Ein Jahr Pandemie, für viele Zeit und Anlass, „zurückzublicken“. (Warum eigentlich nach genau einem Jahr? So wie die berühmten 100 Tage im Amt einer Politikerin. Als ob man in einer so kurzen Zeit wirklich etwas verstehen, gar verändern könnte…). Keine Angst, ich will das hier nicht tun, aber eines dann doch sagen. Die meisten Zusammenfassungen beginnen mit einem vermeintlichen Allgemeinplatz, den ich mir nur ganz kurz genauer anschauen muss (ganz kurz, weil ich schon bald Philip Frankfurter corona-konform beim Italiener treffe und bitten muss, bei uns zu bleiben).

Ein Jahr Pandemie liegt hinter uns, ein Jahr im Ausnahmezustand.

Diese Gleichsetzung beschäftigt mich, denn der Zeitraum „ein Jahr“ und der Begriff „Ausnahmezustand“ wollen einfach nicht zusammengehen in meinem Köpfchen. Und ist nicht genau das auch das Problem an der ganzen Sache?! Dass wir so tun, als wäre das ein kurzer und schlimmer Ausnahmezustand, der bald schon zu Ende geht und danach alles wieder „normal“ ist?! Ich komme mir ja fast wie auf Armin Laschets „Brücke“ ins Nirgendwo vor, die den Lockdown da unten überbrücken soll. Oder noch besser, wie in der SPD, wo viele immer noch meinen, die 16% seien eine Talsohle, die man durchschreiten müsse, aber schon bald wieder zu den alten Zuständen zurückkehre. Wo nehmen die Leute nur diese Annahmen her? Ich glaube ich weiß es: Angst. Angst und Unsicherheit, was stattdessen kommt, wenn das Altbekannte einfach wegbleibt.

Ich glaube eher, dass wir gerade in der neuen Wirklichkeit angekommen sind. Sicher, irgendwann sind wir geimpft, und tatsächlich wird die Lockdownerei (schönes Wort finde ich) ein Ende haben. Aber vieles, was geschehen ist, wird bleiben. Kleine Verletzungen im Privaten, dass man sich mit Familie und Freunden uneinig ist übers Impfen, oder den Gang in den Kindergarten (oder eben nicht), mit wie vielen man den (vielleicht letzten) Geburtstag der Oma feiern kann/sollte/darf/nicht darf.

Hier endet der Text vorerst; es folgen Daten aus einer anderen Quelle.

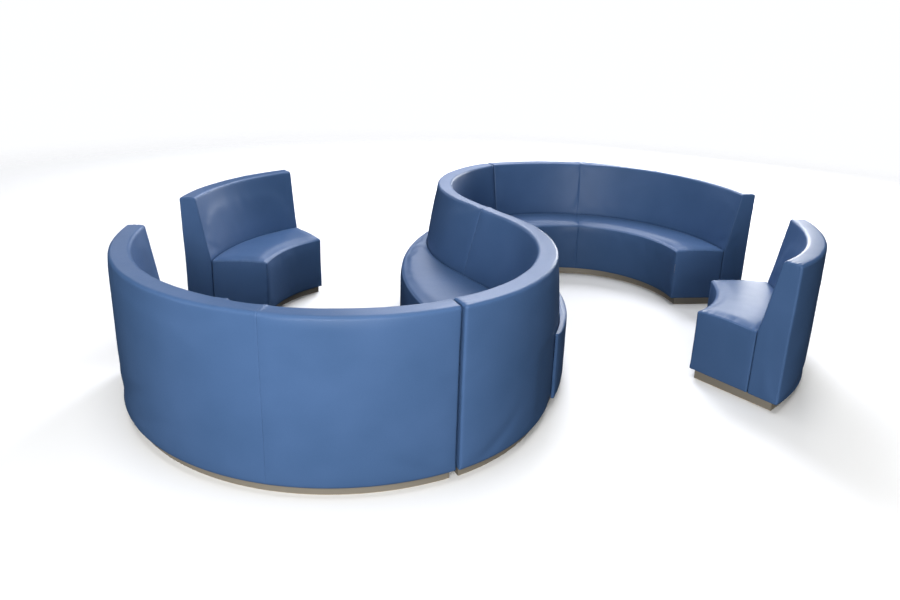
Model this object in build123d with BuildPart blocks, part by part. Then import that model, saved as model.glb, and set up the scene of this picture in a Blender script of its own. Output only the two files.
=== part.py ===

Und natürlich im Großen: Wie sich eine letzte Volkspartei selber zerlegt hat, einen schlechten, sehr schlechten Vorsitzenden wählte, demontierte, wieder mal fast wie in der SPD. Wie wir erlebt haben, dass grundlegende Reflexionsmechanismen in der Politik nicht mehr (oder noch nie?!) da waren: das, was man tut, erklären zu können, Gründe angeben, warum man so handelt wie man handelt. Und noch vieles mehr. Ein Satz, ich kann es kaum glauben, von Jens Spahn, der sicher zutrifft, war: Wir werden uns viel verzeihen müssen. Richtig. Aber dann doch nicht alles Herr Spahn. Schauen wir, was noch kommt, mehr können wir nicht tun. Ich muss jetzt auch, Sie wissen, der Frankfurter…

Nur noch eines: Irgendwann werden wir auch verstehen, dass Frau K-K’s „Freiwilligendienst im Heimatschutz“ nur ein Chiffre für den jämmerlichen Versuch ist, nach rechts Abgewanderte wieder in die CDU zu bringen. Denn die Leute können weder das Eine noch das Andere gescheit. Ciao, und guten Appetit an alle!